Mann is not alone in his assessment of NIH's vaccine work. “The current federal AIDS vaccine effort is stalled in paralysing scientific debate and bureaucratic delay,” PACHA said in a statement three days after his address. “It is only within the Office of the President that sufficient authority exists to ensure leadership, thorough coordination and collaboration of all requisite constituencies.”

But Mann's speech has piqued NIH leaders, who say he is ignoring the scientific fact that no vaccine candidate is ready for clinical efficacy trials. They point, for example, to a recent study, reported in the Journal of Virology, of 16 individuals who had become infected in phase I and phase II trials, despite vaccination with a gp120 vaccine, which relies for immunogenicity on a single subunit protein of HIV.

This paper concluded that the vaccine conferred no beneficial or adverse effects on the individuals. “There's an enormous amount of evidence here that the kinds of antibodies induced in vaccinees are not antibodies that can neutralize a virus, that can protect people,” says Baltimore.

Baltimore says that Mann's arguments rely on generalities and historical analogies that do not pertain in the AIDS context, and when individual AIDS vaccine candidates are scrutinized.

However, Mann is unapologetic. The consternation he has stirred up at NIH is “appropriate”, he says. “I continue to fail to see the kind of clear, milestone-driven process [at NIH] that includes not only the opinions of basic scientists, but the knowledge and experience of people who have developed vaccines.”

His critics include Gregg Gonsalves, a spokesman for Treatment Action Group, a national AIDS research advocacy organization, who calls Mann's speech “outrageous and irresponsible”. “There is this notion tha t there are these big bad NIH scientists standing in the way of phase III development of an effective HIV vaccine,” says Gonsalves. “The real story is that we don't have an acceptable candidate to put into phase III trials right now.”

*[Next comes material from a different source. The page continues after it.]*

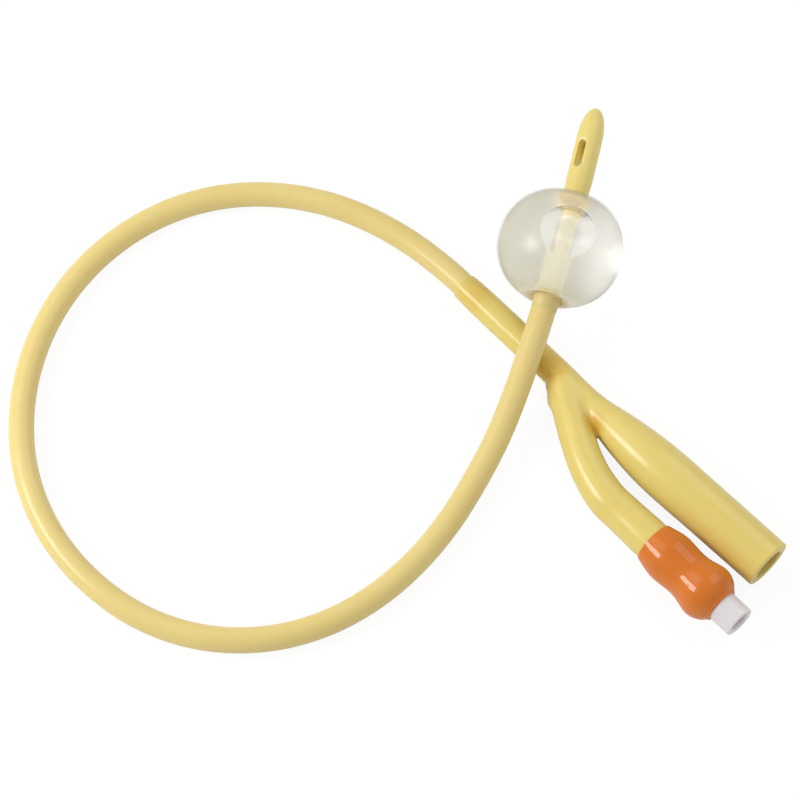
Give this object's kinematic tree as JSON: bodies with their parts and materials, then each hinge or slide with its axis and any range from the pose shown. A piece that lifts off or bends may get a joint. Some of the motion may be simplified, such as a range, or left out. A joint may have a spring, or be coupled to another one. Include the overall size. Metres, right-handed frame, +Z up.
{
  "type": "foley urinary catheter",
  "caption": "Latex bladder catheter with a filled retention balloon, a Y-shaped funnel and a spring-loaded luer check valve, its tube lying in an open loop.",
  "frame": {"origin": "centre of the outline on the plane that the catheter lies on", "axes": "+Z up from that plane; +X along the longest extent, from the loop of the tube towards the funnel's mouth; +Y towards the side of the rounded tip"},
  "size_m": [0.1607, 0.1167, 0.027],
  "materials": {
    "yellow_latex": "satin",
    "clear_rubber": "gloss",
    "water": "polished",
    "orange_rubber": "gloss",
    "white_plastic": "satin",
    "grey_plastic": "satin",
    "black_rubber": "matte",
    "spring_steel": "satin"
  },
  "bodies": {
    "catheter": {"catheter_shaft": "yellow_latex", "y_funnel": "yellow_latex", "balloon": "clear_rubber", "balloon_filling": "water", "valve_sleeve": "orange_rubber", "valve_body": "white_plastic", "valve_tail": "white_plastic", "valve_spring": "spring_steel"},
    "valve_plunger": {"valve_stem": "grey_plastic", "valve_seal": "black_rubber"}
  },
  "joints": [
    {"name": "valve_plunger_slide", "type": "slide", "parent": "catheter", "child": "valve_plunger", "axis": [-0.6791, 0.7316, -0.0593], "range_m": [0, 0.0015], "stiffness_N_per_m": 200, "springref_m": -0.001, "deforming": ["valve_spring"]}
  ]
}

Varmus declines to comment on Mann's statements. But Fauci, whose institute carries out most of NIH's AIDS work, called the statements “untrue” and said it was “inappropriate” for Mann “to personally attack Harold Varmus and David Baltimore”.

In 1994, Fauci decided that NIH should not back phase III trials of two gp120 vaccines (see Nature 369, 593; 1994). No other candidate has since been moved into such trials by NIH. But in January, VaxGen, a biotechnology company in South San Francisco, announced that it had gained the approval of the Food and Drug Administration to launch this year a privately funded phase III trial of gp120 vaccine in the United States and Thailand (see Nature 391, 220; 1998).

As chair of the NIH's 15-month-old AIDS Vaccine Research Committee, Baltimore has been meeting scientists, studying candidate vaccines, and developing and awarding ‘innovation’ grants to encourage scientists to work in areas that are not being adequately explored. “There's a very extensive programme designed to understand and produce a vaccine,” he says.

Baltimore says that progress on the vaccine is not being limited by NIH's unwillingness to test new candidates, “but by the limited number of opportunities being presented by the scientific community”. He adds: “It's not necessarily anybody's fault. It's a very difficult problem.”

Gonsalves rejects the advisory council's proposal that control of AIDS vaccine development be mo ved to the White House: “It's a scientific problem. Our best resources, our best talent are at the NIH. And that's where the job should be done.”